3.8 miles/6.1km | 2.5 hours | easy-moderate

1. Debden banks

Follow the path at the rear of the restaurant down the valley (which is cloaked with a carpet of daffodils in spring) to a T-junction, where you turn left past Little Haugh Farm.

Immediately after the farm, take the signed footpath to the right, which leads between garden plots to reach the river. Here, you turn left and follow the path along the river wall to Ferry Cliff Woods, with fine views across the Deben Estuary to Woodbridge with its working Tide Mill.

2. Water to woods

At the end of Ferry Cliff, climb the steps, then turn left to follow the bridle path. At the end of the field, turn right, keeping Deben Wood on your left.

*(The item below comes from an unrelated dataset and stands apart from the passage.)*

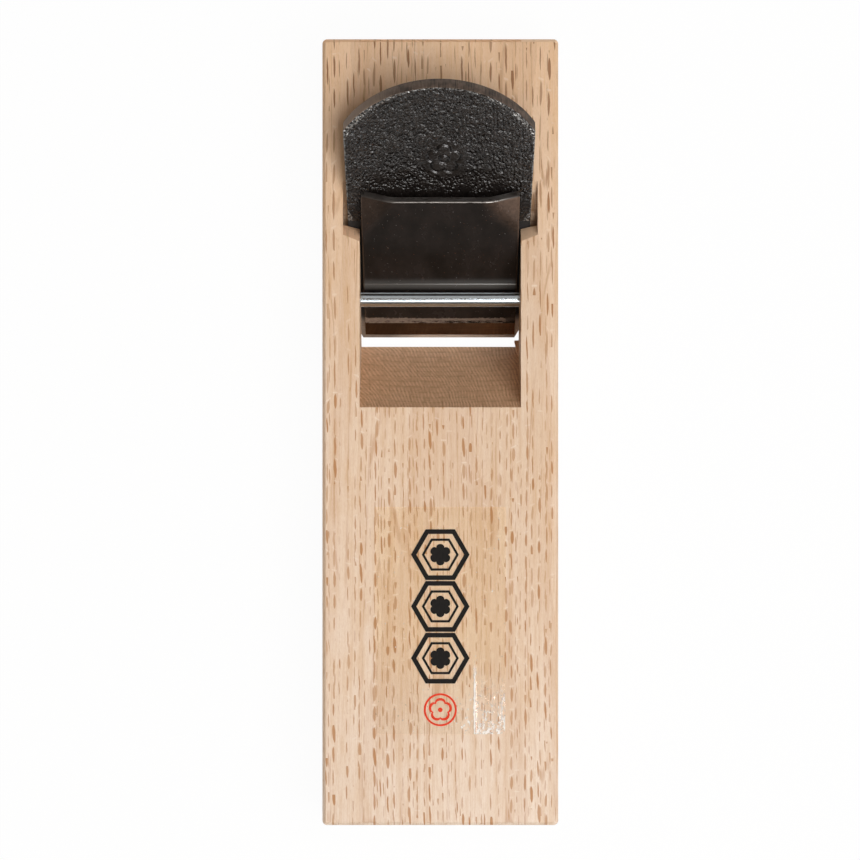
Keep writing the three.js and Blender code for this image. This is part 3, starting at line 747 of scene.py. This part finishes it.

At the end of the wood, take the path across the field to a gap in the hedge, then turn left on to a tarmac bridleway until you reach an estate road. Follow this road north-east for about a mile until you reach the main road.

3. Home to Hoo

Turn left here and take care following the road for about 250 yards until you reach the end of the woods, where you turn left and follow the track to the top of the field. Look out for the National Trust sign here and take a sharp right through the gate to re-enter the Sutton Hoo estate.

Follow the path back towards the car park, passing Edith Pretty’s former home Tranmer House (now host to fascinating archaeological discovery exhibits in the ground floor rooms) and intricately carved Gar Seat, commemorating a loyal National Trust volunteer, Elizabeth Robinson.